**WHAT IS ASKED**
Reproduce precisely the lines between the start of the data below and the line with "label_dip = 0.2;", both included.

**DATA EXCERPT**
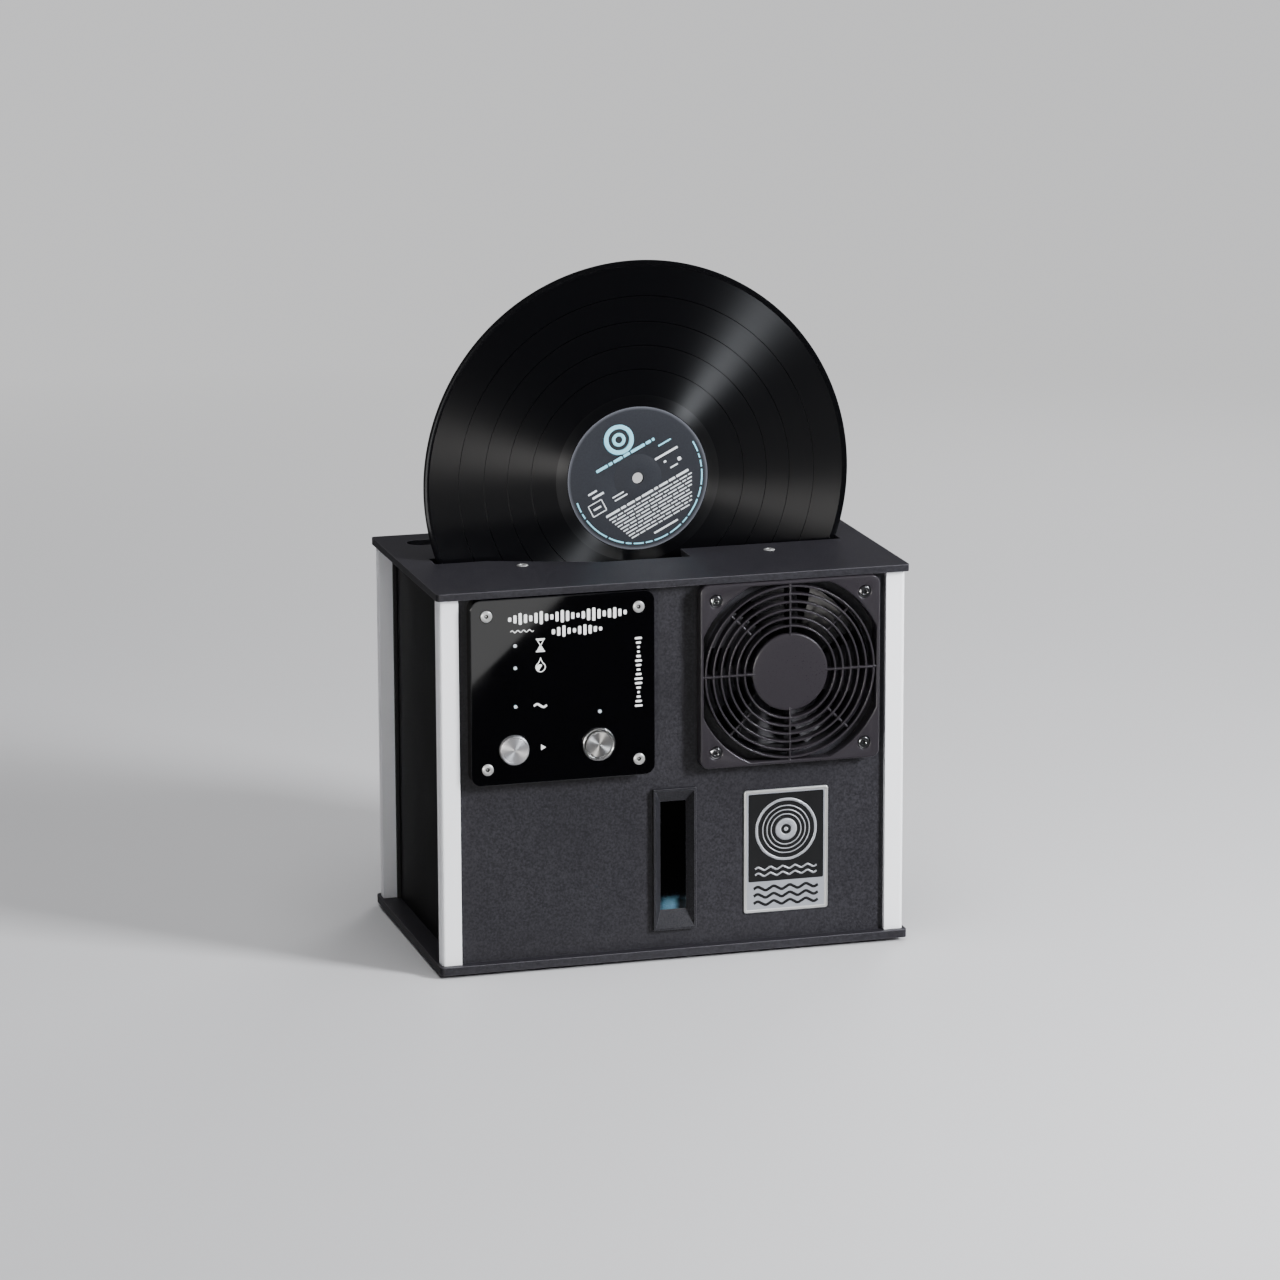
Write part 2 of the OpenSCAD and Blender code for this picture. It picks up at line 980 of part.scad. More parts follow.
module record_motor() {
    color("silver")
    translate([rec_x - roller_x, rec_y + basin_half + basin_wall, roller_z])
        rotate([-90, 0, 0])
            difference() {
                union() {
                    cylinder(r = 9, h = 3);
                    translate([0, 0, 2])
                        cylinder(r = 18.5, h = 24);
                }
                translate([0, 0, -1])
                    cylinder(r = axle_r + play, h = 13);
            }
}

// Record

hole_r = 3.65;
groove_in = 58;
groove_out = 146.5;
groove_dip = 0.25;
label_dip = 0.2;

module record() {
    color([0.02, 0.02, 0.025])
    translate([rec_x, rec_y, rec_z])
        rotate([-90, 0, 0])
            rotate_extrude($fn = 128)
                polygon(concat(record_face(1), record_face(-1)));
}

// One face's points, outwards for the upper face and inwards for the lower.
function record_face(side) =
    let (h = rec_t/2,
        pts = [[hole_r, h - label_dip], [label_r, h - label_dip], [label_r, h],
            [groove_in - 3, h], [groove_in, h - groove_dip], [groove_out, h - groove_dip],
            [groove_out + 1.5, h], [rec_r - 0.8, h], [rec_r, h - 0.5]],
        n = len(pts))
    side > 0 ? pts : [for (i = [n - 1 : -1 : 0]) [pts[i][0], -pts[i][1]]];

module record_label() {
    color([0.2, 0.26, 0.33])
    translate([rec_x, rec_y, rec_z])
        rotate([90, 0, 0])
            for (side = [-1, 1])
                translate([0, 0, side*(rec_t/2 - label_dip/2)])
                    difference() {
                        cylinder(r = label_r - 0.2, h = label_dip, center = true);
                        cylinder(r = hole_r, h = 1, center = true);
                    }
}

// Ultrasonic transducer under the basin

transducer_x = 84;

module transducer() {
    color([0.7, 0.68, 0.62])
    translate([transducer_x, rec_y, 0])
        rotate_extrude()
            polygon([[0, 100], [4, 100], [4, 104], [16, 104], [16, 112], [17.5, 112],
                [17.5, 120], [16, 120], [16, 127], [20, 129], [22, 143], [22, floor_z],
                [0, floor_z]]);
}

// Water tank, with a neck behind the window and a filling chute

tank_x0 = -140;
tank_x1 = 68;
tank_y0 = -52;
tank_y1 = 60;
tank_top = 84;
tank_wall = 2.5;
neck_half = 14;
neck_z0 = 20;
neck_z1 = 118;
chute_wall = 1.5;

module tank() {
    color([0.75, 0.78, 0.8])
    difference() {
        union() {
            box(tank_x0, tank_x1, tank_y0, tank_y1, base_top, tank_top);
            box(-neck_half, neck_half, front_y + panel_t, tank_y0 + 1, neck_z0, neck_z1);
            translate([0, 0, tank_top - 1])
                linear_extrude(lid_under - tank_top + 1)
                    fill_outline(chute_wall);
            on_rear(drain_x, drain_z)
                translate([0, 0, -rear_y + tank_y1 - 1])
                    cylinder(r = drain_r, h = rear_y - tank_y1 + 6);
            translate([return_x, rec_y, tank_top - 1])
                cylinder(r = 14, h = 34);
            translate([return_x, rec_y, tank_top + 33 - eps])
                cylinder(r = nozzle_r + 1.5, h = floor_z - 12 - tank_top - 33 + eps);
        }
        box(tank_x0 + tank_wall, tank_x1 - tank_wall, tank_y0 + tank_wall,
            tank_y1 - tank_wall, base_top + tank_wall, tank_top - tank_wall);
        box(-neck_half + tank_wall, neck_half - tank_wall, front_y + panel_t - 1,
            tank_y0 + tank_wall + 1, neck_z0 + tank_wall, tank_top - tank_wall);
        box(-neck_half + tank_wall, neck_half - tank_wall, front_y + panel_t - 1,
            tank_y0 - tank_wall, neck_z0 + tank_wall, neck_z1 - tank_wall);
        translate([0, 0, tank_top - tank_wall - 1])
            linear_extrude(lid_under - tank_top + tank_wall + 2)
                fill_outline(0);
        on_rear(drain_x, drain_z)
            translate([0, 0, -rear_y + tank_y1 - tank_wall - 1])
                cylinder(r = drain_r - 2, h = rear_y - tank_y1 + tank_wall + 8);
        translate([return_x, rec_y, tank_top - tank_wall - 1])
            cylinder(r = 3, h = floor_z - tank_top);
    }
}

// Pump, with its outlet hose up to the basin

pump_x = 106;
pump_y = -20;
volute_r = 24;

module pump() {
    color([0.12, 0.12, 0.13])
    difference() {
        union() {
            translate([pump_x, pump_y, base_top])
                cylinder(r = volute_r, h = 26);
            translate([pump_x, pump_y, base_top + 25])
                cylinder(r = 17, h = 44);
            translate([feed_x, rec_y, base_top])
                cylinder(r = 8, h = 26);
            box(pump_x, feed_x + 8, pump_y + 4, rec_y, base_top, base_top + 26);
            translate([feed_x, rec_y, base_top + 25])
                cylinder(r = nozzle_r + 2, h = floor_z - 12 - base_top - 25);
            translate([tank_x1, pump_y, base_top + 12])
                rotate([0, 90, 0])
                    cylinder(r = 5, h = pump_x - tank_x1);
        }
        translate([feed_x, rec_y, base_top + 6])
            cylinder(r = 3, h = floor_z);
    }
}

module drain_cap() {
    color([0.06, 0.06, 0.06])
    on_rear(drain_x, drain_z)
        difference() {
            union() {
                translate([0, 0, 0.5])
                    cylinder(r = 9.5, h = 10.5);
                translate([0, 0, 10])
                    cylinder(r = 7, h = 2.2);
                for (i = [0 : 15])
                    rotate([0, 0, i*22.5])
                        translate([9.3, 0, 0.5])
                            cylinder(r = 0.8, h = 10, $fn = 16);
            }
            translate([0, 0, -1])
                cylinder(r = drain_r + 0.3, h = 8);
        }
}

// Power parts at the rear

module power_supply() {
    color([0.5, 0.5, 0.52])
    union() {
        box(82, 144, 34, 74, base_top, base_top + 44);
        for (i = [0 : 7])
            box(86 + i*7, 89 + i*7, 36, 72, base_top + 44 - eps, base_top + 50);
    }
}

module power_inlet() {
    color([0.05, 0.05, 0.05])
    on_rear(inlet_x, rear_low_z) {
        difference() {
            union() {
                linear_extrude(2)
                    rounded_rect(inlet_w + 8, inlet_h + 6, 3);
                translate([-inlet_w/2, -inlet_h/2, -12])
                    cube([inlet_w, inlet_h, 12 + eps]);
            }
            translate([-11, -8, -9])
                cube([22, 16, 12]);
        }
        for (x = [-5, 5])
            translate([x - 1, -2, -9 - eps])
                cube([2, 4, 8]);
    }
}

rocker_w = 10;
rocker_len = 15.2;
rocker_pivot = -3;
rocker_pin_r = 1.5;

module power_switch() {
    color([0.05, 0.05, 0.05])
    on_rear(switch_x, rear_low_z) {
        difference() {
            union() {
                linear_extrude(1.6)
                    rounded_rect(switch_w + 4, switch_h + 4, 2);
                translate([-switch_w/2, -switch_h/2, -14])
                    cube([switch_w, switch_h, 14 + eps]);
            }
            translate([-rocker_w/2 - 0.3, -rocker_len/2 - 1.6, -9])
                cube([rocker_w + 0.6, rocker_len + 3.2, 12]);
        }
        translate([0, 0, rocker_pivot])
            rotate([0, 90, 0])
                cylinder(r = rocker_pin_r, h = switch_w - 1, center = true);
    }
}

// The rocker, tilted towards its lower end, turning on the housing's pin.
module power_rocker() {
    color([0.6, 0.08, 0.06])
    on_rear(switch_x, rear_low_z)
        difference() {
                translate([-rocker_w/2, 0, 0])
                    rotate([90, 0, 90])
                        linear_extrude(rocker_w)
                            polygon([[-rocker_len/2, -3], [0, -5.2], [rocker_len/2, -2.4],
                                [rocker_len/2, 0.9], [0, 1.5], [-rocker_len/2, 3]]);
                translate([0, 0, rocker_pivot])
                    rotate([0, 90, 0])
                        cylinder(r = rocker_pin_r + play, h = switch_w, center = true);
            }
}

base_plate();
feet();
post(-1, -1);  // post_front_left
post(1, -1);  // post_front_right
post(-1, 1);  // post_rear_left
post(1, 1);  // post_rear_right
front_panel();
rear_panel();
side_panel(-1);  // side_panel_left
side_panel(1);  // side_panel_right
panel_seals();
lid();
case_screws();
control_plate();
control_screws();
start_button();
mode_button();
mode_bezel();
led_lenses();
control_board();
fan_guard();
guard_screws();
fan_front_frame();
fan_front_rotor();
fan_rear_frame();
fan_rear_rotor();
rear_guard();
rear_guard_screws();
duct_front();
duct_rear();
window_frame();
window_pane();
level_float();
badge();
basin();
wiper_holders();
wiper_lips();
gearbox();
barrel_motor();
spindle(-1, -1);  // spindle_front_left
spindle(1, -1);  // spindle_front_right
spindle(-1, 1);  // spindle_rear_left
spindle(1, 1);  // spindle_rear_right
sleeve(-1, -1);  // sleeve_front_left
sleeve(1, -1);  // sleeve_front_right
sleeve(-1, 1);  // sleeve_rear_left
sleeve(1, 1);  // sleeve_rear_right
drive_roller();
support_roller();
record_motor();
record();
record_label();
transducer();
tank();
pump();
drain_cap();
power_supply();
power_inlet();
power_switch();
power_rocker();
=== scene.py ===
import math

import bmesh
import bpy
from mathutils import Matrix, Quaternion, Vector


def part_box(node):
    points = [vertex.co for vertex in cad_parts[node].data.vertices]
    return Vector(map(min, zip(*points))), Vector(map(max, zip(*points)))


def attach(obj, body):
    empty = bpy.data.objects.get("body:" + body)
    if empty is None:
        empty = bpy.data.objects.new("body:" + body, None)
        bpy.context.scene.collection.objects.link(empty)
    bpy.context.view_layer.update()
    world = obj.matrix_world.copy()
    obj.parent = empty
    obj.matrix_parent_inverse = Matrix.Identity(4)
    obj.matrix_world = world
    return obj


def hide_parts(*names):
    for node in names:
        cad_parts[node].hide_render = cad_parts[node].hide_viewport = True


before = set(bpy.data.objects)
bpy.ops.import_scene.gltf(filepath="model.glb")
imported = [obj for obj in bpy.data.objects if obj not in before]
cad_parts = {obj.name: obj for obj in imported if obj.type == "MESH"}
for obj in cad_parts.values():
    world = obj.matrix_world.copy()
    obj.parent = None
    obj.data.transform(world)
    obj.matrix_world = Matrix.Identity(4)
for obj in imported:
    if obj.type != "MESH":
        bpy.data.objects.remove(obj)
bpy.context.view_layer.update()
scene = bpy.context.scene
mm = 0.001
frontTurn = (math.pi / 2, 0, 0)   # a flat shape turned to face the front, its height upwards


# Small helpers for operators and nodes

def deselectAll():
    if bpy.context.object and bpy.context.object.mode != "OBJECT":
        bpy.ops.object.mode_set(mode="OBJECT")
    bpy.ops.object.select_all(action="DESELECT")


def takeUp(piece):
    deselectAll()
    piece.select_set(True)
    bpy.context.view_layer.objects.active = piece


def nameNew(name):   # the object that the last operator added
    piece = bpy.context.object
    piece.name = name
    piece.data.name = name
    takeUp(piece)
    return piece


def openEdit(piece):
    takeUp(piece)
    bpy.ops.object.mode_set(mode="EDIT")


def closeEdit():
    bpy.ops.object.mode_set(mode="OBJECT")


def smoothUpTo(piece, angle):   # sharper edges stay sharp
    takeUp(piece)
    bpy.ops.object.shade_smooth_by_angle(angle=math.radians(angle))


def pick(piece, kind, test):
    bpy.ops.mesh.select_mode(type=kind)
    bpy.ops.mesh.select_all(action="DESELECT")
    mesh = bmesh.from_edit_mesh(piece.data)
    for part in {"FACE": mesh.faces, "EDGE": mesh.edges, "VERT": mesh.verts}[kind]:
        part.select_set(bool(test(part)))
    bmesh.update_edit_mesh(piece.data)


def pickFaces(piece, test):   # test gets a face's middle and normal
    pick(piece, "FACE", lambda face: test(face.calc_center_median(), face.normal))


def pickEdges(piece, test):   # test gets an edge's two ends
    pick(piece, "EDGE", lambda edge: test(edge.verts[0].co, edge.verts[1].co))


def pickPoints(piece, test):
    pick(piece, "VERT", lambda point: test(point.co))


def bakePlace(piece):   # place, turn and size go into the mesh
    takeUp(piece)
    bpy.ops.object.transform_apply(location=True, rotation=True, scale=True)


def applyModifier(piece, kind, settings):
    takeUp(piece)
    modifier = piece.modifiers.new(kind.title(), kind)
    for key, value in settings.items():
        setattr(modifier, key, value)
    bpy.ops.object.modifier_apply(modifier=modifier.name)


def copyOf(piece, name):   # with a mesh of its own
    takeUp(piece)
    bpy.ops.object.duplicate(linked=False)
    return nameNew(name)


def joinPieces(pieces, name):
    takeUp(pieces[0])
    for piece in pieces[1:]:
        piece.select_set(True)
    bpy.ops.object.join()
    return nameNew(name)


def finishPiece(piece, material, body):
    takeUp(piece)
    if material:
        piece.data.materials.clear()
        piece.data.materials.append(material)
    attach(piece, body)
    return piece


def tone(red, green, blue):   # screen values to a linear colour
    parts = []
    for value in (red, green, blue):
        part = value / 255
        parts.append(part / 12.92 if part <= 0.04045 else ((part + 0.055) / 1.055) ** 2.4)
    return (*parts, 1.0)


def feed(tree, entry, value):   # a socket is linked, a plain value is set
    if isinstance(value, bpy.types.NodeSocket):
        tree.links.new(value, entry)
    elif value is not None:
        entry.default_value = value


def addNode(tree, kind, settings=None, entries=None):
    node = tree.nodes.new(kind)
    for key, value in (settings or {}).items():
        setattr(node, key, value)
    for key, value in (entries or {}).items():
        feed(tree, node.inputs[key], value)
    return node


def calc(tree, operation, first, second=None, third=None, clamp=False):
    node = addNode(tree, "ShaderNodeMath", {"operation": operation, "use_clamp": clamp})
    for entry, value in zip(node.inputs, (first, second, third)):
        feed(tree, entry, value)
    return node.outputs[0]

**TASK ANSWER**
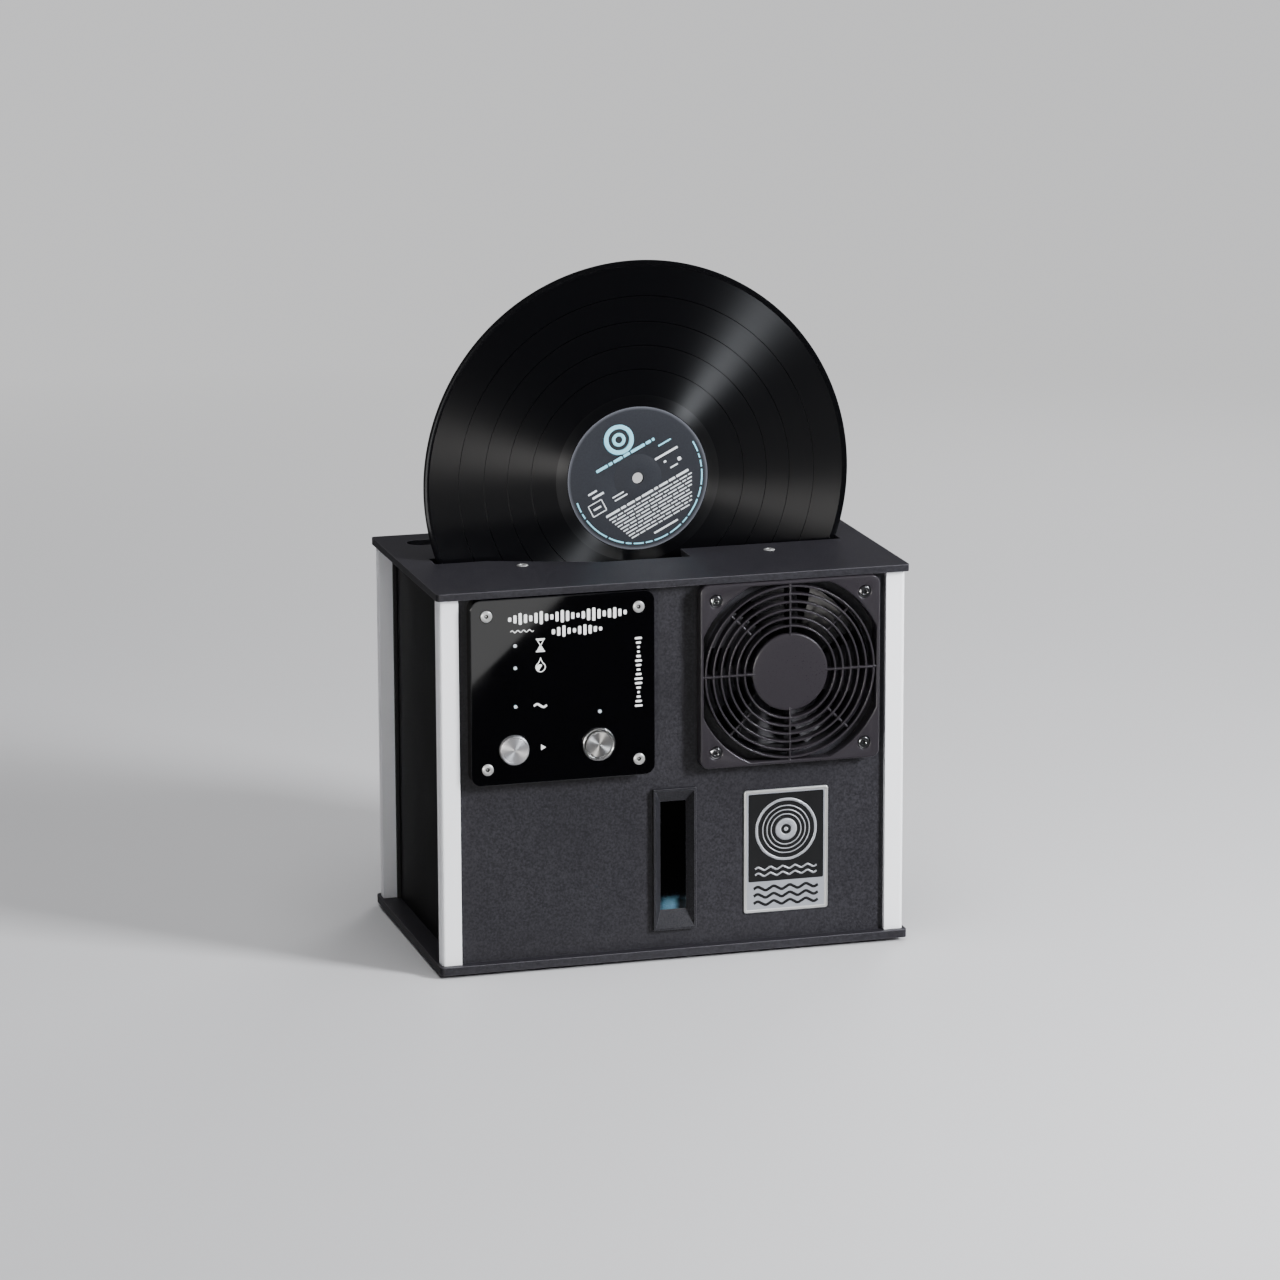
Write part 2 of the OpenSCAD and Blender code for this picture. It picks up at line 980 of part.scad. More parts follow.
module record_motor() {
    color("silver")
    translate([rec_x - roller_x, rec_y + basin_half + basin_wall, roller_z])
        rotate([-90, 0, 0])
            difference() {
                union() {
                    cylinder(r = 9, h = 3);
                    translate([0, 0, 2])
                        cylinder(r = 18.5, h = 24);
                }
                translate([0, 0, -1])
                    cylinder(r = axle_r + play, h = 13);
            }
}

// Record

hole_r = 3.65;
groove_in = 58;
groove_out = 146.5;
groove_dip = 0.25;
label_dip = 0.2;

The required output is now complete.